There are two events likely to make NIRP a possibility: firstly, if the global economic outlook deteriorates to the point that the balance of expectations at the Fed tips towards deflation, and secondly if the mounting losses in commodity financing and associated derivatives threaten financial stability. Because the first usually begets the second, we shall focus on the possibility of deflation, and here we are juggling with two further issues. As well as the Fed's phobia of deflation, the statistics the Fed relies on are badly flawed, under-reporting inflation while exaggerating employment.
Whatever the private misgivings of the Fed's rate-setters may be, they are mandated to be guided by the statistics. We can be reasonably certain the Fed knows the quality of jobs gained over the last two years is relatively poor, and that the percentage of the workforce actually in employment is at historic lows. That being the case, we are left focusing on inflation (CPI), which is being undermined by both lacklustre demand and falling commodity prices, including energy.
Falling commodity prices will force the Fed to take the global position into consideration. Emerging market economies now account for the majority of world output on a purchasing power parity basis, and they account for about 40% of world trade. Gone are the days when America sneezes, we all catch a cold; now if China sneezes, America catches a cold, along with the rest of us. However it would be a mistake to think China cares overly much.
China's deflating credit bubble is not her overriding concern, because she has another agenda. She will embrace her economic downturn in order to pursue her thirteenth five-year plan, which comes into effect next year. Put another way, China is a mercantile state, which regards itself as a business to which her citizens have a duty to cooperate. This contrasts with the welfare nations whose priority is the maintenance of welfare. It is a common mistake to confuse the economic policies and outcomes we take for granted in the welfare states with the very different ones in China.

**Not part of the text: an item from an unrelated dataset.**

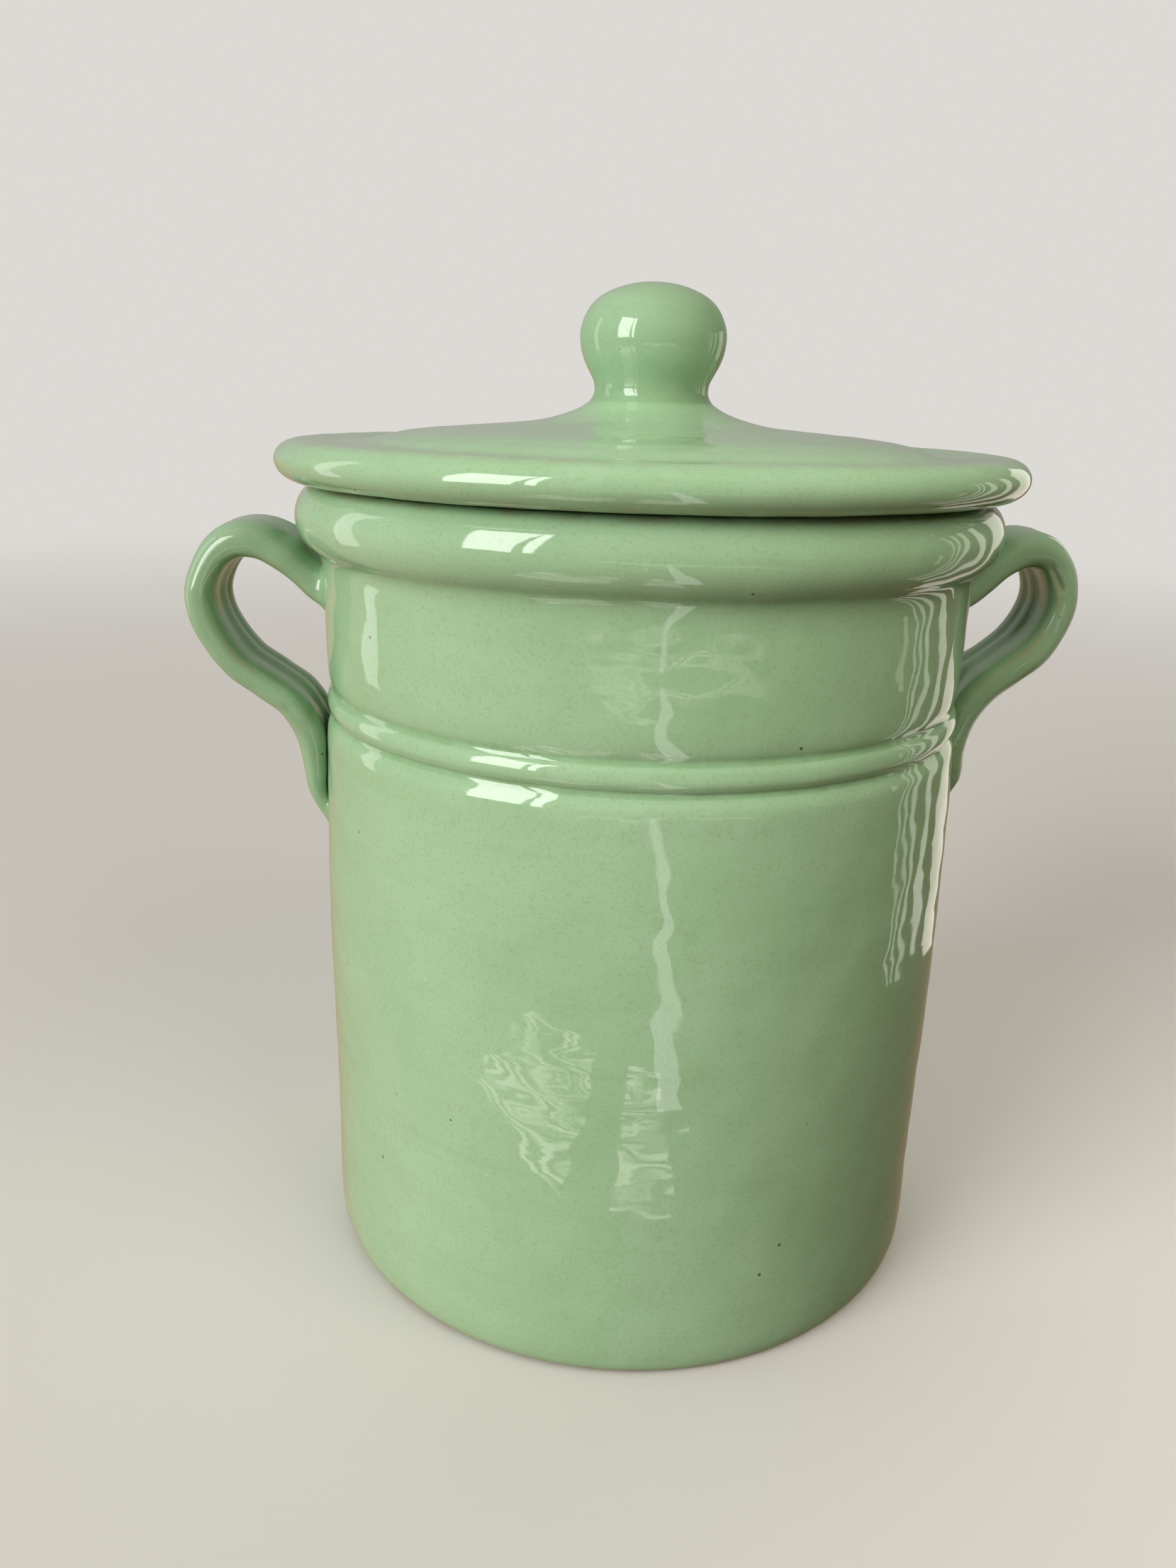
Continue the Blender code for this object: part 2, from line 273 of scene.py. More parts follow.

President Xi Jinping is mandated to refocus China's economy from being the world's source of low-cost goods into services, technology, and the development of infrastructure throughout Asia. She needs her labour force, of which only about 5% are actually unemployed, to be continually re-educated and redeployed to these ends. Contrast this with the welfare states, which cannot afford to see tax revenues decline under any circumstances.
Because of this difference, it is the US economy that faces the greater problem, and in the planners' minds the ever-present danger is deflation. Therefore, the likelihood of NIRP being introduced will probably increase in the coming months, as recent falls in commodity prices and the contraction in world trade have their effect on the CPI. Capital markets and commodity prices will have to accept the possibility of negative interest rates.
The effect on commodities
If NIRP looks like becoming a reality, commodity markets should begin to adjust to a general state of backwardation, reflecting the anticipated cost of holding cash deposits compared with owning physical commodities. Speculators holding short positions and therefor long of dollars will expect a cost arising from negative interest rates to replace the positive interest rate return normally reflected in futures pricing. In other words, all market participants would be better off being long instead of short. The effect could be dramatic, as recent experience of the oil price attests, which last year more than halved over a brief period of a few months, driven mainly by shifts in speculative positions. The reversal of commodity price weakness could be equally unexpected and sharp.
This is not something industry will necessarily be happy about, if rising commodity prices end up squeezing operating margins. Businesses are bound to more rigorously control manufacturing costs by limiting wages and stock levels. So talk of NIRP ahead of its implementation could end up increasing prices and unemployment at the same time. Its actual introduction would be a different matter, because at that point the public will be directly affected through their bank accounts. The hoarding of necessities, reflecting a decrease in the general public's level of preference for money relative to goods, would then become the dominant effect on prices. It would be similar to the development of the stagflation of the 1970s, with the additional risk of prices spiralling out of control.
A very serious problem would almost certainly arise in the gold market. Futures prices are already often in backwardation, and NIRP would make this situation worse. But the real trouble would become apparent in the balance sheets of the bullion banks, which traditionally have positioned their dealings to benefit from the higher interest rate in the interbank market, compared with the gold lease rate. Admittedly, ZIRP has reduced the interest rate spread between the two to virtually nothing, but there is a legacy of unallocated gold accounts which gave the banks this benefit on a geared basis, exceeding the bullion banks' capital by as much as ten times. Nobody yet has woken up to this crisis-in-the-making, but if they do, NIRP, or even the threat of it, could plunge the international monetary system into crisis by exposing the lack of physical gold in western vaults.
The effect NIRP would have on the gold price and the crisis it would generate at the heart of the financial system is an obvious reason why it should not even be considered, the other being the danger that it could trigger a series of events leading to the early destruction of the dollar itself. It would be the final experiment by central bankers on an unsuspecting public.